Strata is also building a project for Southern Company subsidiary Mississippi Power. The drivers there, O’Hara said, are the utility’s intent to diversify it resource mix and hedge against natural gas price increases.
“Once Alabama and Mississippi have some experience with utility-scale solar, the attractive economics for both ratepayers and the utilities will drive further growth like we're seeing in Georgia,” O’Hara said.
Future growth areas
Two key findings from SEPA’s survey shed some light on potential future growth sectors for utility solar.
At least 85 utilities of 190 currently have a community solar program and, more significantly, two-thirds of those 190 respondents said they are researching or planning their own community solar programs, Edge said.
“Utilities have a competitive advantage against other developers in reaching a market the solar industry doesn’t normally get to,” Edge pointed out. Community solar can fill a gap in the market for customers who rent homes, don’t have suitable roofs or lack financial resources to own or lease solar.
The other key finding should come as no surprise: net metering reforms. Eighty-three of the respondents said they are implementing, researching or interested in such reforms.

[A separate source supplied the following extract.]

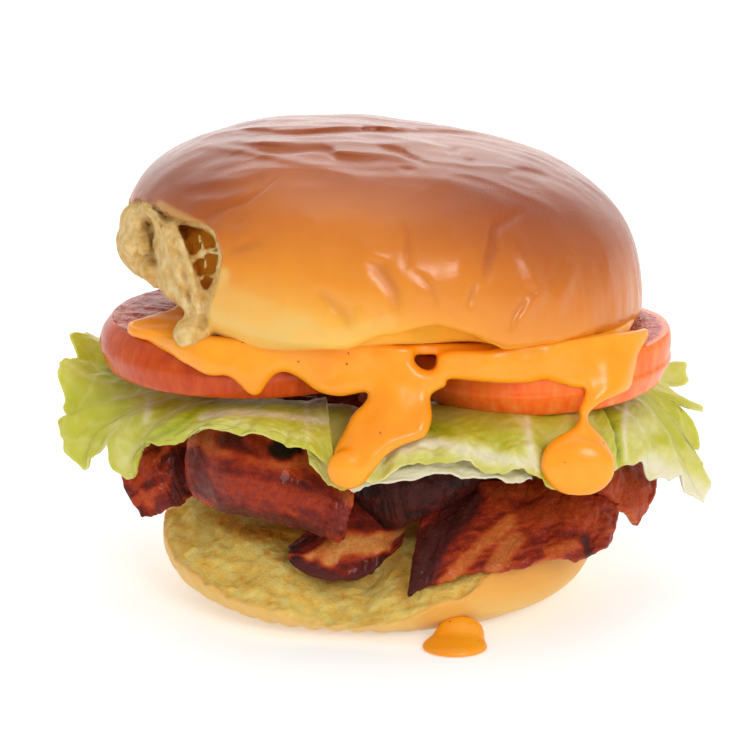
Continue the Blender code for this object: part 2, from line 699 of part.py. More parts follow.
def make_puddle(collection):
    """A drop on the table, flat below and leaning on the heel."""
    cx, cy = PUDDLE["centre"]
    rx, ry, rz = PUDDLE["size"]

    def place(azimuth, latitude):
        wide, high = math.cos(latitude), max(math.sin(latitude), 0.0)
        if latitude < 0:
            wide = wide * 0.96
        return Vector((cx + rx * wide * math.cos(azimuth), cy + ry * wide * math.sin(azimuth), rz * high))

    return round_body("sauce_puddle", 20, 10, place, collection)


LOOKS = {
    "crown": ((0.55, 0.22, 0.06), 0.35),
    "heel": ((0.72, 0.50, 0.20), 0.70),
    "tomato": ((0.62, 0.10, 0.03), 0.25),
    "bacon": ((0.25, 0.05, 0.02), 0.35),
    "lettuce": ((0.55, 0.60, 0.18), 0.40),
    "sauce": ((0.90, 0.38, 0.05), 0.25),
}


def finish(thing, look):
    """Gives a piece its material and shading, with any modifier applied."""
    replace_mesh(thing, evaluated_mesh(thing))
    thing.data.materials.clear()
    thing.data.materials.append(look)
    thing.data.shade_smooth()
    thing.data.set_sharp_from_angle(angle=math.radians(50))


def main():
    clear_scene()
    scene = bpy.context.scene
    sandwich = bpy.data.collections.new("blt_sandwich")
    helpers = bpy.data.collections.new("helpers")
    scene.collection.children.link(sandwich)
    scene.collection.children.link(helpers)
    looks = {name: material(name, *values) for name, values in LOOKS.items()}

    heel = make_heel(sandwich, helpers)
    crown = make_crown(sandwich, helpers)
    tomatoes = [make_tomato(name, size, sandwich) for name, size in TOMATOES.items()]
    placed = [heel, crown, *tomatoes]
    bacon = []
    for i, name in enumerate(BACON):
        strip = make_bacon(name, 1.7 * i, sandwich)
        carve(strip, placed, helpers)
        placed.append(strip)
        bacon.append(strip)
    leaves = []
    for i, name in enumerate(LEAVES):
        leaf = make_leaf(name, 0.9 * i, sandwich)
        carve(leaf, placed, helpers)
        placed.append(leaf)
        leaves.append(leaf)
    sauce = make_sauce(sandwich, helpers)
    carve(sauce, placed, helpers)
    puddle = make_puddle(sandwich)
    carve(puddle, [heel], helpers)

    finish(heel, looks["heel"])
    finish(crown, looks["crown"])
    for thing in tomatoes:
        finish(thing, looks["tomato"])
    for thing in bacon:
        finish(thing, looks["bacon"])
    for thing in leaves:
        finish(thing, looks["lettuce"])
    for thing in (sauce, puddle):
        finish(thing, looks["sauce"])


main()
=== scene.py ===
"""The looks of the BLT sandwich: every food solid of the frame is replaced by a finely shaped piece.

Lengths in the tables and in the shape functions are millimetres in the frame's own axes: the
origin is the centre of the heel's base, +Z is up and the drips face -Y. Meshes are written in
metres. Marks that were read from the photograph are pixels of its 750 x 750 frame.
"""

import math
from concurrent.futures import ThreadPoolExecutor

import bpy
import numpy as np
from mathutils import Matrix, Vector


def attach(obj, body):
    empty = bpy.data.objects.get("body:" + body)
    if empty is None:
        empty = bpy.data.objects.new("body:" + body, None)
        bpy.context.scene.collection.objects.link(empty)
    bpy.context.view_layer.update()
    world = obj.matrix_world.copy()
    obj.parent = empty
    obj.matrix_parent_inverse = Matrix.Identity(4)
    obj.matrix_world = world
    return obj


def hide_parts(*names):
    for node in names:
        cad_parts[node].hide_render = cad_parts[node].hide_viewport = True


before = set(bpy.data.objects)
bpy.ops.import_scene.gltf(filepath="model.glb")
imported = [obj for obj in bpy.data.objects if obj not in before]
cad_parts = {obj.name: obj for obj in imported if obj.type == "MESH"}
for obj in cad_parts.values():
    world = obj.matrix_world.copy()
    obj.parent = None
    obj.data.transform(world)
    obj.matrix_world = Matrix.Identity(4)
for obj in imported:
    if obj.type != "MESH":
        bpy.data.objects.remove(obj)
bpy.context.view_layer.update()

MM = 0.001

# The photograph's view
PHOTO_SIZE = 750
PX_PER_MM = 4.4
VIEW_DISTANCE = 900.0
VIEW_ELEVATION = math.radians(15.5)
VIEW_TARGET = np.array([-2.3, 0.0, 49.0])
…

Below a certain level of grid penetration by solar, any cost associated with net metering is immaterial, he said. “But we are starting to get to penetrations in some places where utilities are starting to address it.”
Ultimately, it’s clear utilities are not backing away from solar anytime soon.
Changes to NEM that compromise the solar value proposition would affect the residential solar sector most. It could also drive more utility customers to community solar.
In assimilating the survey data, Edge said, he was struck by how much the market is now outside the Southwest.
“The East Coast is now well represented. States like Utah, Colorado, and Texas now have between 200 MW and 999 MW of solar. Indiana and Tennessee have between 50 MW and 199 MW,” he said. “That is a sign of solar becoming more the norm.”